After an initial phase that lasted from 2014 to 2019, the project obtained a one-year extension from the donor. Before the new closing date of September 2020, the project team is multiplying its actions in order to make the micro-entrepreneurs more and more autonomous. These include encouraging micro-entrepreneurs to recruit their own sales force, approaching households directly, developing partnerships to increase the number of sales outlets and boosting their turnover. The long-term vision is to see these micro-entrepreneurs in sanitation continue the provision of sanitation products and services to households once the project is completed.

In Benin, the micro-entrepreneurs have formed an association for greater efficiency.

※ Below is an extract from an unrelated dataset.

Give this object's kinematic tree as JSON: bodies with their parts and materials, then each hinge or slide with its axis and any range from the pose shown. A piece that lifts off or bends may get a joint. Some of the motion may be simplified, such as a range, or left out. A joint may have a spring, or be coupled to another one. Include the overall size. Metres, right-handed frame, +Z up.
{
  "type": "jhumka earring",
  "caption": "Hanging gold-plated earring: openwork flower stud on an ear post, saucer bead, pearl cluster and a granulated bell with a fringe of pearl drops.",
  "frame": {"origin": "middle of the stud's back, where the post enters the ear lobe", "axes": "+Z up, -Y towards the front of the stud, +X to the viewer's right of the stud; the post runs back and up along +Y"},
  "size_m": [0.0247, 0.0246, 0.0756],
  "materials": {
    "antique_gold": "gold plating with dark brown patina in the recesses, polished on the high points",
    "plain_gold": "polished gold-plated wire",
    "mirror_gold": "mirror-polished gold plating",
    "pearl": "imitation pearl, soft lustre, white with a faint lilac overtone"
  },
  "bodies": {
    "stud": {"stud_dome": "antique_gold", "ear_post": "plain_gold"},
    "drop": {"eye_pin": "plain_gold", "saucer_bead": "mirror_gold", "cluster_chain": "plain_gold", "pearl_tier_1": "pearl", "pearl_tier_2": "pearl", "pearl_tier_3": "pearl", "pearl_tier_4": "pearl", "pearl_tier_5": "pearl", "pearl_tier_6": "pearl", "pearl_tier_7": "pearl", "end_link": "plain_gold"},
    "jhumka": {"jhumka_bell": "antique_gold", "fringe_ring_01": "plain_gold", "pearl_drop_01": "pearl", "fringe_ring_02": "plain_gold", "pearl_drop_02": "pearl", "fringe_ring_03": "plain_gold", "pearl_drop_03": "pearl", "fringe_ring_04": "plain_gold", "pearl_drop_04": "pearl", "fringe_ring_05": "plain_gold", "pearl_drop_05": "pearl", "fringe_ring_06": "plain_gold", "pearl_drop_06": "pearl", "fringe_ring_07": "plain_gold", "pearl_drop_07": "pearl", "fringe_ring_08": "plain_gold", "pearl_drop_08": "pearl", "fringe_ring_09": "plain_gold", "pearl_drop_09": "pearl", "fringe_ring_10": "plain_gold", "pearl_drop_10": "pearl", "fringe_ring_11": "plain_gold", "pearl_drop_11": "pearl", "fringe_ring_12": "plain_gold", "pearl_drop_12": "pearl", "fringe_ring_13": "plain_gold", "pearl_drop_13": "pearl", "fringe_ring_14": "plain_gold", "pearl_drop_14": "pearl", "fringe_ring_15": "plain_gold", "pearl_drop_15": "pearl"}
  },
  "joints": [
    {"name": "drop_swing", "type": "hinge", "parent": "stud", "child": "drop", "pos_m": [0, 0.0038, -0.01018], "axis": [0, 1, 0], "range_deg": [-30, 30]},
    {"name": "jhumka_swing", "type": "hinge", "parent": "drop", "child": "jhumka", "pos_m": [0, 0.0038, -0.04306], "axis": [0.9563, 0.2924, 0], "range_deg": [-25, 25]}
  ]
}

They created the UNION NATIONALE DES ENTREPRENEURS D'ASSAINISSEMENT MIMIN DU BENIN (UNEAM) with the mission to ensure the supply of "WC Mimin" sanitation products. The first meeting of the members of this association was held during this first quarter. During the meeting, it was a question of defining a set of priority actions to be carried out to make this association more operational. UNEAM therefore wants to carry out advocacy in the cities where the SSD project carries out its activities in order to make itself known to the municipal authorities. The members of this association have also thought about mechanisms to mobilize funding from credit institutions in order to increase their activities. In Benin, according to the 2018 national health survey, only 22% of the urban population uses basic sanitation facilities, while 26% of Beninese use shared toilets and 38% practice open defecation. Universal access to basic sanitation is not yet achieved, largely due to the lack of affordable, high quality and accessible toilets for consumers.